• [EXERCISE GOAL]:
Quote every line from the top of the listing down to and including the line that contains "# moved so that".
===== SUPPLIED DATA
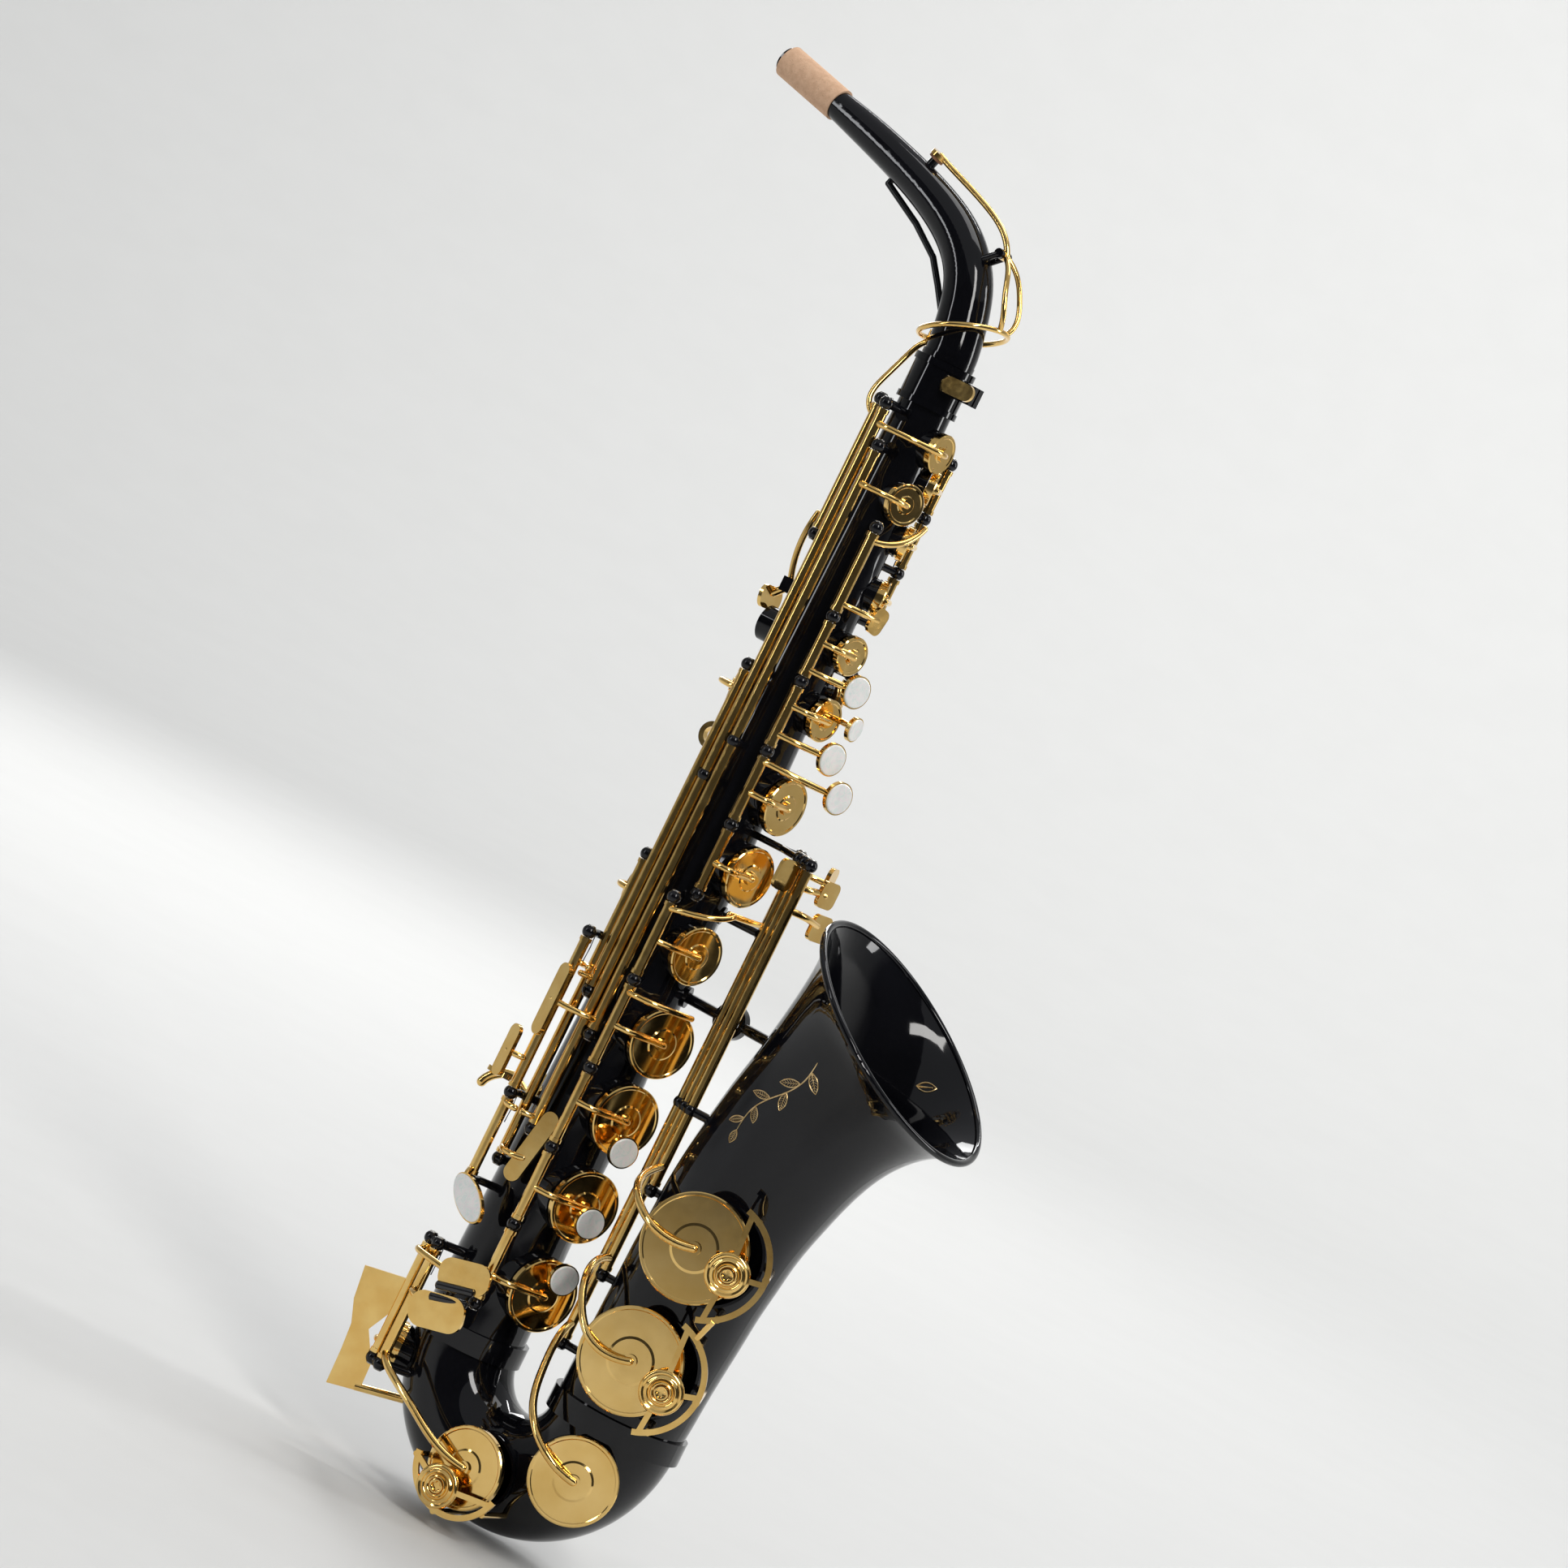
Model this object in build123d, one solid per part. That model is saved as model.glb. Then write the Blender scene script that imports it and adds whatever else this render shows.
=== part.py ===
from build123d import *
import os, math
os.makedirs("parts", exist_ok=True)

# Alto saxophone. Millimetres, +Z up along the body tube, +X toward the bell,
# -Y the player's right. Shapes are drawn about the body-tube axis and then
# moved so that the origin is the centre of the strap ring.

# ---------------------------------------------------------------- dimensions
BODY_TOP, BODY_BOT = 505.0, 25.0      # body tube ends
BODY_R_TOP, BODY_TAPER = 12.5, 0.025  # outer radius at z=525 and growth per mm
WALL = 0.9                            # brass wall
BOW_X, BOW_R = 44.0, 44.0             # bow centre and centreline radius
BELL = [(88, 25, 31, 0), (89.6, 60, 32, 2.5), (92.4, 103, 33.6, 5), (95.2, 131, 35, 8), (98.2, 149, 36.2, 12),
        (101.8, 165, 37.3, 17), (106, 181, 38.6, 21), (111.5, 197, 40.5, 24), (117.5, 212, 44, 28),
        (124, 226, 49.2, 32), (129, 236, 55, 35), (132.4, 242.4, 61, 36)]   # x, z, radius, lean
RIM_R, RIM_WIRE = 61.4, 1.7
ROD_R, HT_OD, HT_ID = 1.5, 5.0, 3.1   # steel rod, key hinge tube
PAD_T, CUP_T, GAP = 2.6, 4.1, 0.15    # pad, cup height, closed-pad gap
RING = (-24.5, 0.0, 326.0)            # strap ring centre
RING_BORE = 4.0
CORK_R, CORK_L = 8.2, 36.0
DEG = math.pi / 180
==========
• [WRITTEN ANSWER]:
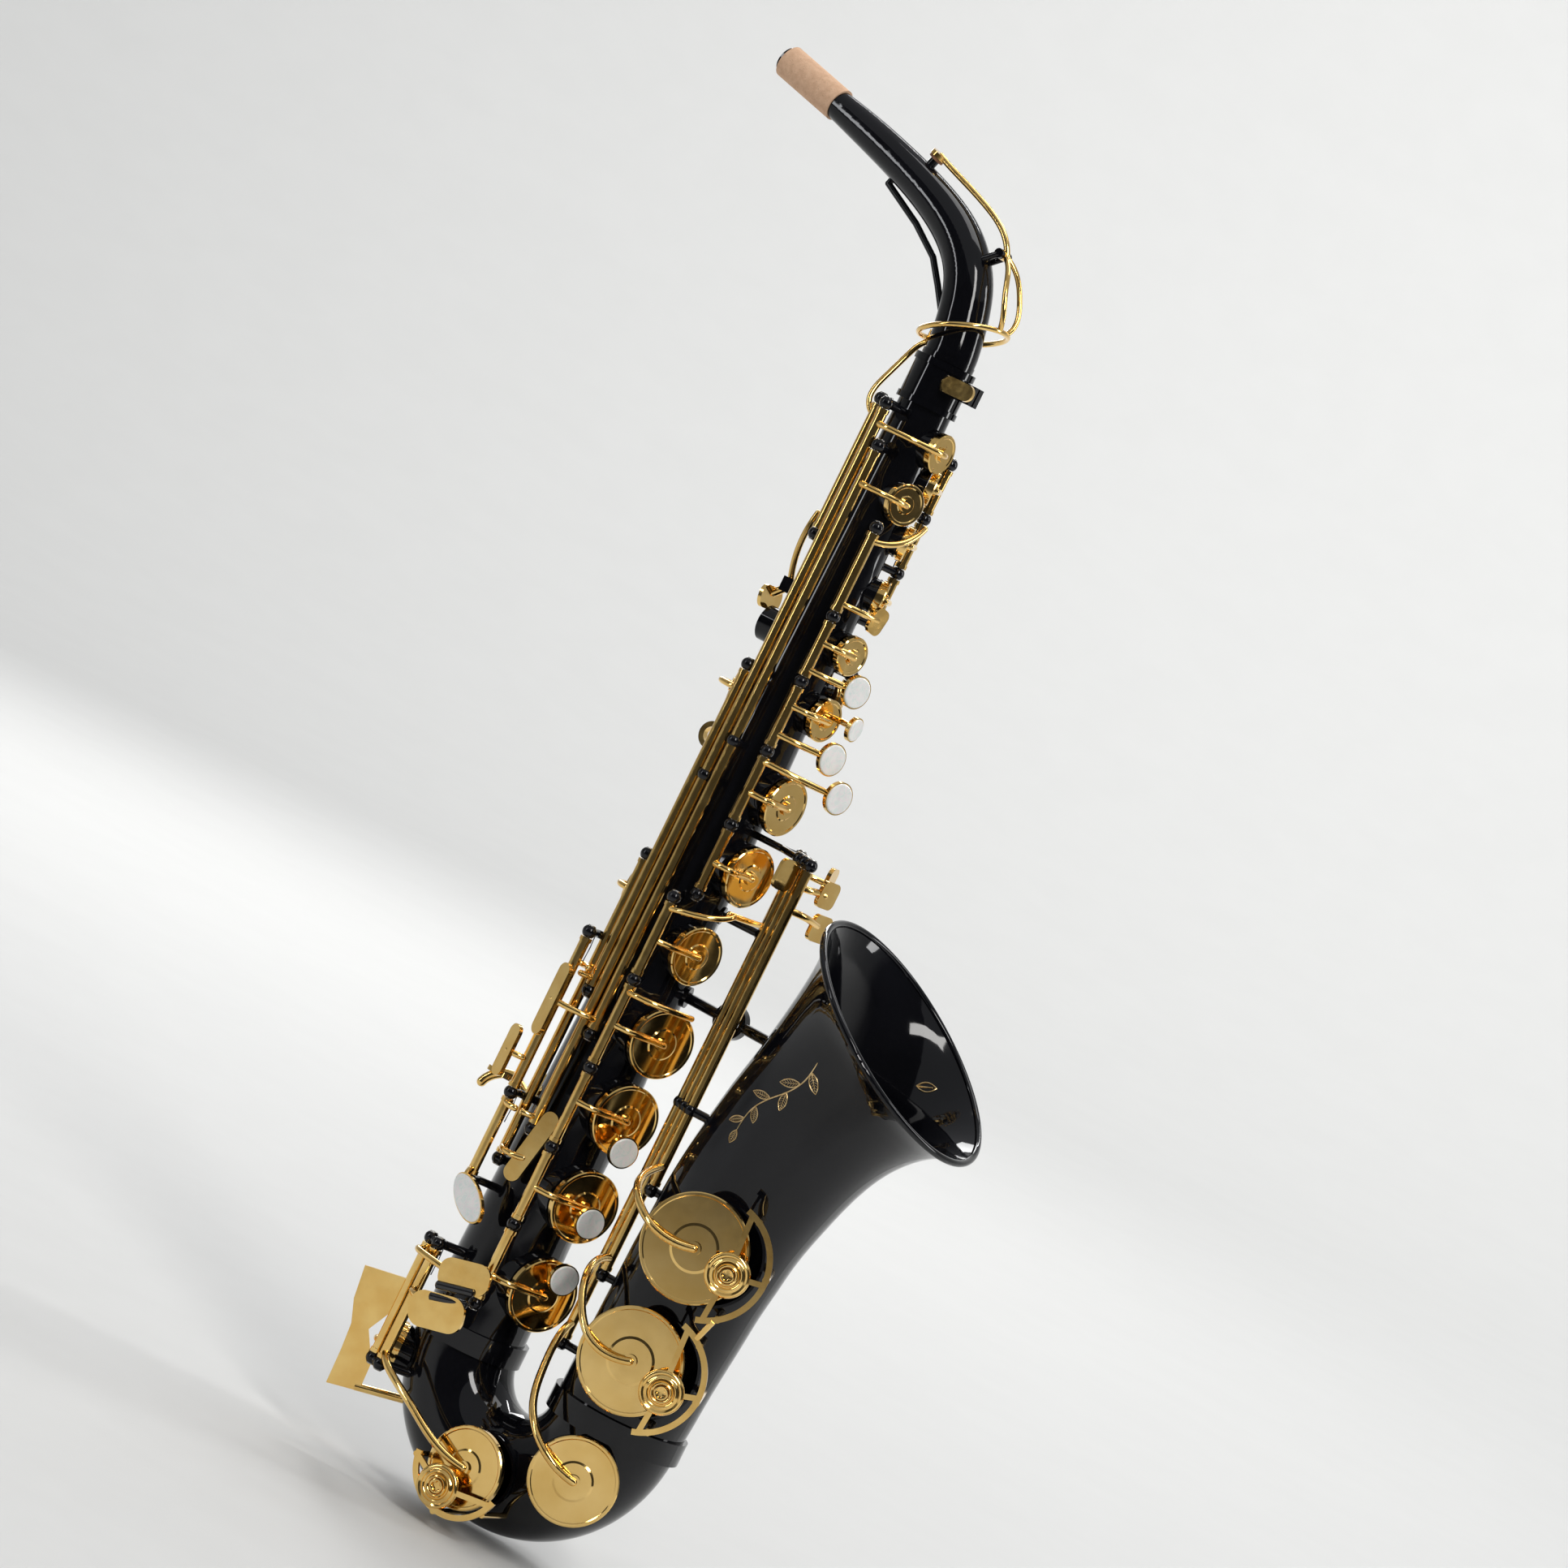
Model this object in build123d, one solid per part. That model is saved as model.glb. Then write the Blender scene script that imports it and adds whatever else this render shows.
=== part.py ===
from build123d import *
import os, math
os.makedirs("parts", exist_ok=True)

# Alto saxophone. Millimetres, +Z up along the body tube, +X toward the bell,
# -Y the player's right. Shapes are drawn about the body-tube axis and then
# moved so that the origin is the centre of the strap ring.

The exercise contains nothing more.